What to work on: State how many lines of the entries hold the string "parts", and output nothing but that count.
--- BEGIN Raw data ---
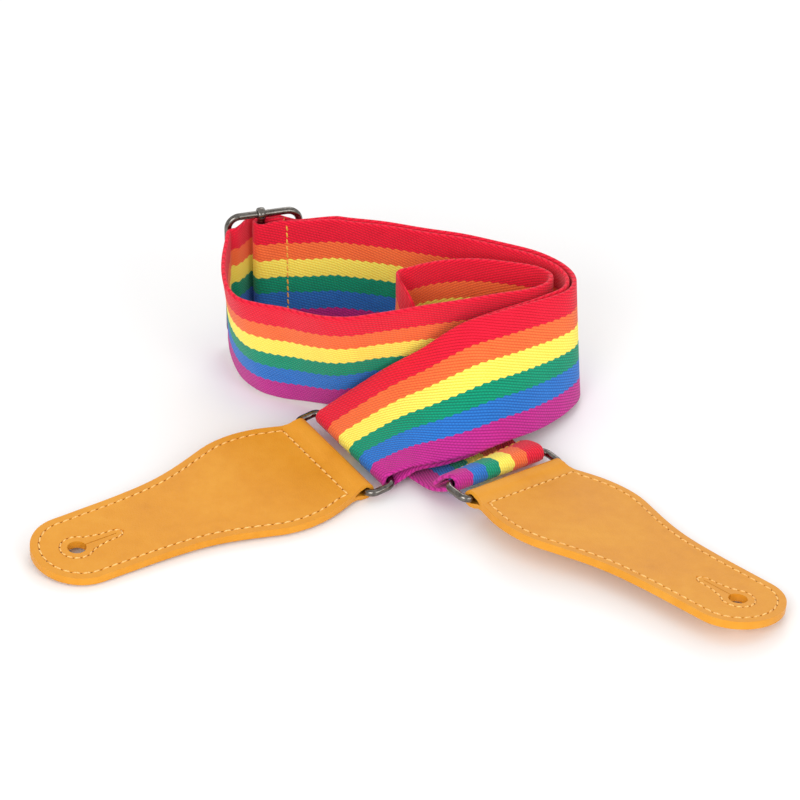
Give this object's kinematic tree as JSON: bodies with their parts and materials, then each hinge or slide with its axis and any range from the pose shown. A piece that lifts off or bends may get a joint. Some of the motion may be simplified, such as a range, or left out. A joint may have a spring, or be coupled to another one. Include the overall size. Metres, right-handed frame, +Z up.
{
  "type": "guitar strap",
  "caption": "Striped woven guitar strap lying coiled on its edge, with a wire glide, rectangular wire rings and flat leather button ends.",
  "frame": {"origin": "middle of the bounding box's base, on the table the strap lies on", "axes": "+X to the right along the longer side between the leather tips, +Y away from the front, +Z up"},
  "size_m": [0.2886, 0.2298, 0.0623],
  "materials": {
    "webbing": "six-stripe woven webbing, matte",
    "leather": "smooth tan leather, cut edges",
    "metal": "dark polished nickel wire",
    "thread": "light waxed thread"
  },
  "bodies": {
    "webbing": {"webbing": "webbing", "glide_seam": "thread", "ring_seam": "thread", "glide_centre_bar": "metal"},
    "glide_frame": {"glide_frame": "metal"},
    "left_ring": {"left_ring": "metal"},
    "right_ring": {"right_ring": "metal"},
    "left_leather_end": {"left_leather_end": "leather", "left_edge_seam": "thread", "left_keyhole_seam": "thread"},
    "right_leather_end": {"right_leather_end": "leather", "right_edge_seam": "thread", "right_keyhole_seam": "thread"}
  },
  "joints": [
    {"name": "glide_slide", "type": "slide", "parent": "webbing", "child": "glide_frame", "axis": [0.9659, 0.2588, 0], "range_m": [-0.0006, 0.0015]},
    {"name": "left_ring_hinge", "type": "hinge", "parent": "webbing", "child": "left_ring", "pos_m": [-0.01908, 0.01252, 0.00699], "axis": [-0.543, 0.8361, 0.0785], "range_deg": [0, 35]},
    {"name": "left_end_hinge", "type": "hinge", "parent": "left_ring", "child": "left_leather_end", "pos_m": [-0.02871, 0.00639, 0.00562], "axis": [-0.543, 0.8361, 0.0785], "range_deg": [0, 45]},
    {"name": "right_ring_hinge", "type": "hinge", "parent": "webbing", "child": "right_ring", "pos_m": [0.03572, -0.00578, 0.00919], "axis": [-0.6984, -0.6984, 0.1564], "range_deg": [0, 35]},
    {"name": "right_end_hinge", "type": "hinge", "parent": "right_ring", "child": "right_leather_end", "pos_m": [0.04356, -0.01401, 0.00741], "axis": [-0.6984, -0.6984, 0.1564], "range_deg": [0, 45]}
  ]
}
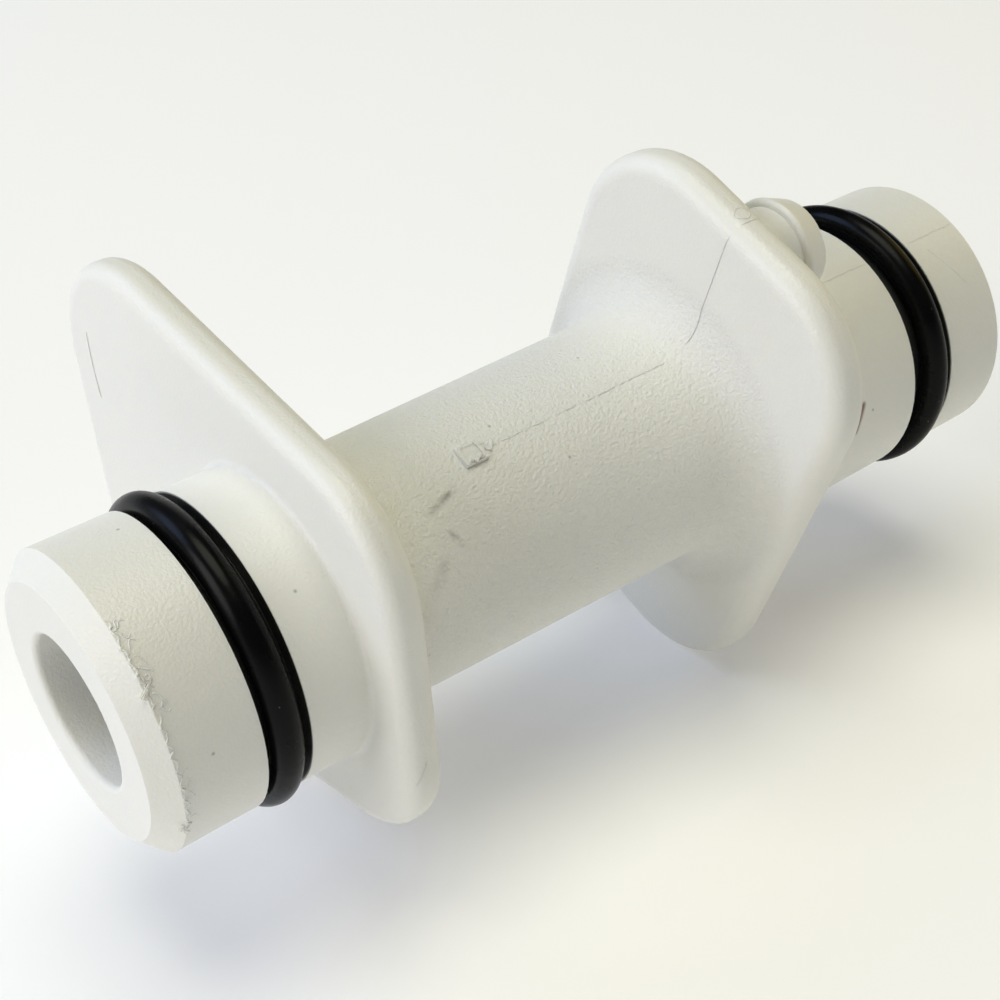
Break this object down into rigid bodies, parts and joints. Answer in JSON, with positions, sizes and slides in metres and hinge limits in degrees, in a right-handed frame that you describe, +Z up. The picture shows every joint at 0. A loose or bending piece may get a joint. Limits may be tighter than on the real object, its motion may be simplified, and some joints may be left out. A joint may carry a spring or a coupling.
{
  "type": "thru hull fitting",
  "caption": "Straight moulded push-in through fitting with ringed spigots, an offset stop plate, an oblong flange and a through bore.",
  "frame": {"origin": "centre of the bore at the near end face, the end beside the offset plate", "axes": "+X along the bore from the near end to the far end, +Y along the near plate's longer reach, +Z up"},
  "size_m": [0.0923, 0.0532, 0.051],
  "materials": {
    "moulded_body": "fine spark-eroded texture, slightly translucent",
    "sealing_ring": "smooth satin"
  },
  "bodies": {
    "root": {"fitting_body": "moulded_body", "near_sealing_ring": "sealing_ring", "far_sealing_ring": "sealing_ring"}
  },
  "joints": []
}
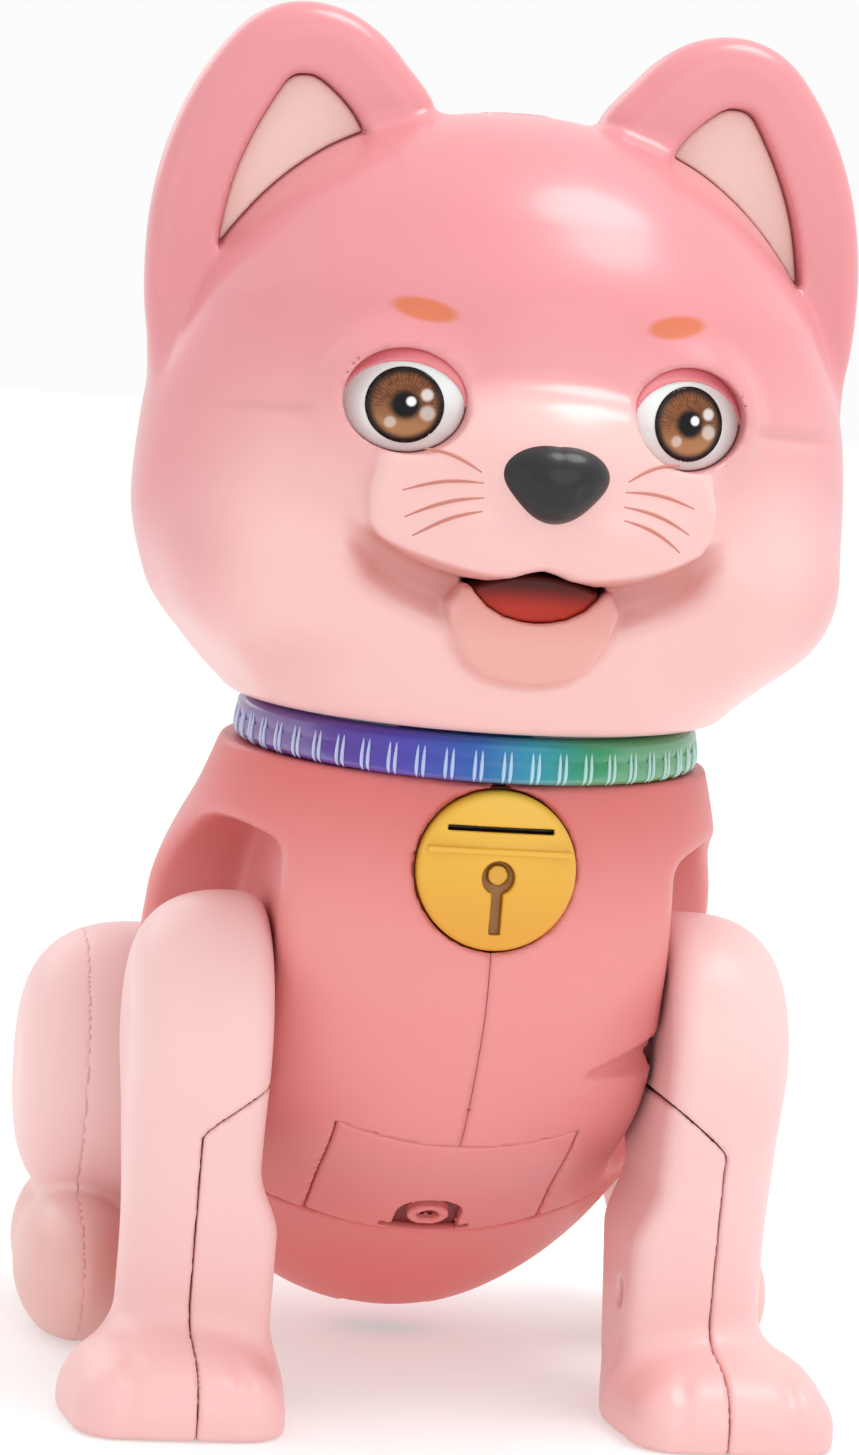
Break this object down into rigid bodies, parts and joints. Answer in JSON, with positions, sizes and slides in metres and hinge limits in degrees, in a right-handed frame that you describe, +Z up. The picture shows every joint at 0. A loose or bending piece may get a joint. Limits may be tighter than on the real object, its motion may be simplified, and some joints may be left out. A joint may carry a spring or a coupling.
{
  "type": "robot dog toy",
  "caption": "Sitting robot puppy toy with swinging legs, turning head, light-up collar and a push-button bell.",
  "frame": {"origin": "on the ground, under the middle of the sitting toy's bounding box", "axes": "+Z up, the dog looks along -Y, +X is the dog's left"},
  "size_m": [0.1446, 0.162, 0.245],
  "materials": {
    "coral_shell": "satin",
    "pink_shell": "satin",
    "leg_shell": "satin",
    "collar_guide": "gloss",
    "bell_gold": "satin",
    "ear_panel": "matt",
    "black_plastic": "matt",
    "nose_black": "gloss",
    "eye_white": "gloss",
    "iris_print": "gloss",
    "tongue_red": "satin",
    "circuit_board": "satin",
    "battery_wrap": "gloss",
    "screw_steel": "bright",
    "spring_steel": "satin",
    "sole_rubber": "matt",
    "bush_white": "matt",
    "door_screw_metal": "dark"
  },
  "bodies": {
    "torso": {"torso_shell_left": "coral_shell", "torso_shell_right": "coral_shell", "seat_shell": "coral_shell", "neck_bearing": "black_plastic", "collar_ring": "collar_guide", "collar_led_board": "circuit_board", "bell_housing": "black_plastic", "bell_switch": "black_plastic", "bell_spring": "spring_steel", "main_board": "circuit_board", "battery_pack": "battery_wrap", "battery_tray": "black_plastic", "speaker": "black_plastic", "switch_body": "black_plastic", "charge_port": "screw_steel", "shoulder_servo_left": "black_plastic", "shoulder_servo_right": "black_plastic", "hip_servo_left": "black_plastic", "hip_servo_right": "black_plastic", "shoulder_bushes": "bush_white", "hip_bushes": "bush_white", "neck_servo": "black_plastic", "chassis_frame": "bush_white", "shell_screws": "screw_steel", "tail": "pink_shell"},
    "head": {"face_shell": "pink_shell", "head_back_shell": "pink_shell", "ear_insert_left": "ear_panel", "ear_insert_right": "ear_panel", "eye_white_left": "eye_white", "eye_white_right": "eye_white", "iris_left": "iris_print", "iris_right": "iris_print", "nose": "nose_black", "tongue": "tongue_red", "head_board": "circuit_board", "neck_post": "bush_white", "head_screws": "screw_steel"},
    "battery_door": {"battery_door": "coral_shell", "door_screw": "door_screw_metal"},
    "bell_button": {"bell_button": "bell_gold"},
    "power_switch": {"power_switch": "black_plastic"},
    "front_leg_left": {"front_leg_outer_left": "leg_shell", "front_leg_inner_left": "leg_shell", "front_foot_pad_left": "sole_rubber", "shoulder_horn_left": "bush_white", "front_leg_screws_left": "screw_steel"},
    "hind_leg_left": {"hind_leg_outer_left": "leg_shell", "hind_leg_inner_left": "leg_shell", "hip_horn_left": "bush_white"},
    "front_leg_right": {"front_leg_outer_right": "leg_shell", "front_leg_inner_right": "leg_shell", "front_foot_pad_right": "sole_rubber", "shoulder_horn_right": "bush_white", "front_leg_screws_right": "screw_steel"},
    "hind_leg_right": {"hind_leg_outer_right": "leg_shell", "hind_leg_inner_right": "leg_shell", "hip_horn_right": "bush_white"}
  },
  "joints": [
    {"name": "head_turn", "type": "hinge", "parent": "torso", "child": "head", "pos_m": [0, -0.0116, 0.119], "axis": [0, -0.0523, 0.9986], "range_deg": [-35, 35]},
    {"name": "front_leg_left_swing", "type": "hinge", "parent": "torso", "child": "front_leg_left", "pos_m": [0.04, -0.021, 0.065], "axis": [-1, 0, 0], "range_deg": [-5, 70]},
    {"name": "front_leg_right_swing", "type": "hinge", "parent": "torso", "child": "front_leg_right", "pos_m": [-0.04, -0.021, 0.065], "axis": [-1, 0, 0], "range_deg": [-5, 70]},
    {"name": "hind_leg_left_swing", "type": "hinge", "parent": "torso", "child": "hind_leg_left", "pos_m": [0.05, 0.041, 0.046], "axis": [1, 0, 0], "range_deg": [0, 70]},
    {"name": "hind_leg_right_swing", "type": "hinge", "parent": "torso", "child": "hind_leg_right", "pos_m": [-0.05, 0.041, 0.046], "axis": [1, 0, 0], "range_deg": [0, 70]},
    {"name": "battery_door_hinge", "type": "hinge", "parent": "torso", "child": "battery_door", "pos_m": [0, -0.0342, 0.0462], "axis": [-1, 0, 0], "range_deg": [0, 75]},
    {"name": "bell_press", "type": "slide", "parent": "torso", "child": "bell_button", "axis": [0, 1, 0], "range_m": [0, 0.0015], "stiffness_N_per_m": 500, "springref_m": -0.002},
    {"name": "power_slide", "type": "slide", "parent": "torso", "child": "power_switch", "axis": [1, 0, 0], "range_m": [0, 0.003]}
  ]
}
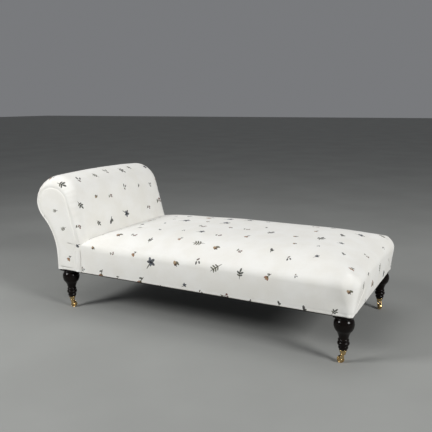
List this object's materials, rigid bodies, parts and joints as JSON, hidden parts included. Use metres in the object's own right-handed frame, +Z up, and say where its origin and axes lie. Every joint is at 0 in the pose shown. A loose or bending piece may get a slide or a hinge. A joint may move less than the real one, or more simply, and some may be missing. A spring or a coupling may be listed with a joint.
{
  "type": "fainting couch",
  "caption": "Low upholstered day bed with a scroll-over head end, crowned sprung seat, turned dark legs and swivelling brass castors, in an off-white sprigged cloth.",
  "frame": {"origin": "on the floor, under the centre of the couch's bounding box", "axes": "+X from the rolled head to the foot end, +Y from the near long side to the far one, +Z up"},
  "size_m": [1.7358, 0.822, 0.7243],
  "materials": {
    "printed_cloth": "matte",
    "black_lining": "matte",
    "jute": "matte",
    "hair_stuffing": "matte",
    "beech": "matte",
    "ebonised_wood": "gloss",
    "brass": "polished",
    "steel": "satin"
  },
  "bodies": {
    "couch": {"front_rail": "beech", "back_rail": "beech", "foot_rail": "beech", "head_rail": "beech", "centre_stretcher": "beech", "corner_blocks": "beech", "webbing_cross": "jute", "webbing_long": "jute", "seat_springs": "steel", "lashing_long": "jute", "lashing_cross": "jute", "seat_hessian": "jute", "seat_stuffing": "hair_stuffing", "seat_cover": "printed_cloth", "dust_cover": "black_lining", "base_beading": "ebonised_wood", "scroll_board_front": "beech", "scroll_board_back": "beech", "roll_rail": "beech", "lean_rail": "beech", "tack_rail": "beech", "head_webbing": "jute", "head_hessian": "jute", "head_stuffing": "hair_stuffing", "head_cover": "printed_cloth", "outer_back_cover": "printed_cloth", "side_panel_front": "printed_cloth", "side_panel_back": "printed_cloth", "facing_front": "printed_cloth", "facing_back": "printed_cloth", "leg_blocks": "ebonised_wood", "leg_bolts": "steel", "cup_screws": "brass", "leg_head_front": "ebonised_wood", "leg_head_back": "ebonised_wood", "leg_foot_front": "ebonised_wood", "leg_foot_back": "ebonised_wood", "cup_head_front": "brass", "cup_head_back": "brass", "cup_foot_front": "brass", "cup_foot_back": "brass"},
    "swivel_head_front": {"fork_head_front": "brass", "axle_head_front": "brass"},
    "roller_head_front": {"wheel_head_front": "brass"},
    "swivel_head_back": {"fork_head_back": "brass", "axle_head_back": "brass"},
    "roller_head_back": {"wheel_head_back": "brass"},
    "swivel_foot_front": {"fork_foot_front": "brass", "axle_foot_front": "brass"},
    "roller_foot_front": {"wheel_foot_front": "brass"},
    "swivel_foot_back": {"fork_foot_back": "brass", "axle_foot_back": "brass"},
    "roller_foot_back": {"wheel_foot_back": "brass"}
  },
  "joints": [
    {"name": "swivel_turn_head_front", "type": "hinge", "parent": "couch", "child": "swivel_head_front", "pos_m": [-0.6835, -0.363, 0.0404], "axis": [0, 0, 1], "continuous": true},
    {"name": "roller_spin_head_front", "type": "hinge", "parent": "swivel_head_front", "child": "roller_head_front", "pos_m": [-0.6747, -0.36113, 0.016], "axis": [-0.2079, 0.9781, 0], "continuous": true},
    {"name": "swivel_turn_head_back", "type": "hinge", "parent": "couch", "child": "swivel_head_back", "pos_m": [-0.6835, 0.363, 0.0404], "axis": [0, 0, 1], "continuous": true},
    {"name": "roller_spin_head_back", "type": "hinge", "parent": "swivel_head_back", "child": "roller_head_back", "pos_m": [-0.69129, 0.3675, 0.016], "axis": [-0.5, -0.866, 0], "continuous": true},
    {"name": "swivel_turn_foot_front", "type": "hinge", "parent": "couch", "child": "swivel_foot_front", "pos_m": [0.8205, -0.363, 0.0404], "axis": [0, 0, 1], "continuous": true},
    {"name": "roller_spin_foot_front", "type": "hinge", "parent": "swivel_foot_front", "child": "roller_foot_front", "pos_m": [0.81204, -0.36608, 0.016], "axis": [0.342, -0.9397, 0], "continuous": true},
    {"name": "swivel_turn_foot_back", "type": "hinge", "parent": "couch", "child": "swivel_foot_back", "pos_m": [0.8205, 0.363, 0.0404], "axis": [0, 0, 1], "continuous": true},
    {"name": "roller_spin_foot_back", "type": "hinge", "parent": "swivel_foot_back", "child": "roller_foot_back", "pos_m": [0.825, 0.35521, 0.016], "axis": [0.866, 0.5, 0], "continuous": true}
  ]
}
--- END Raw data ---
Written response: 4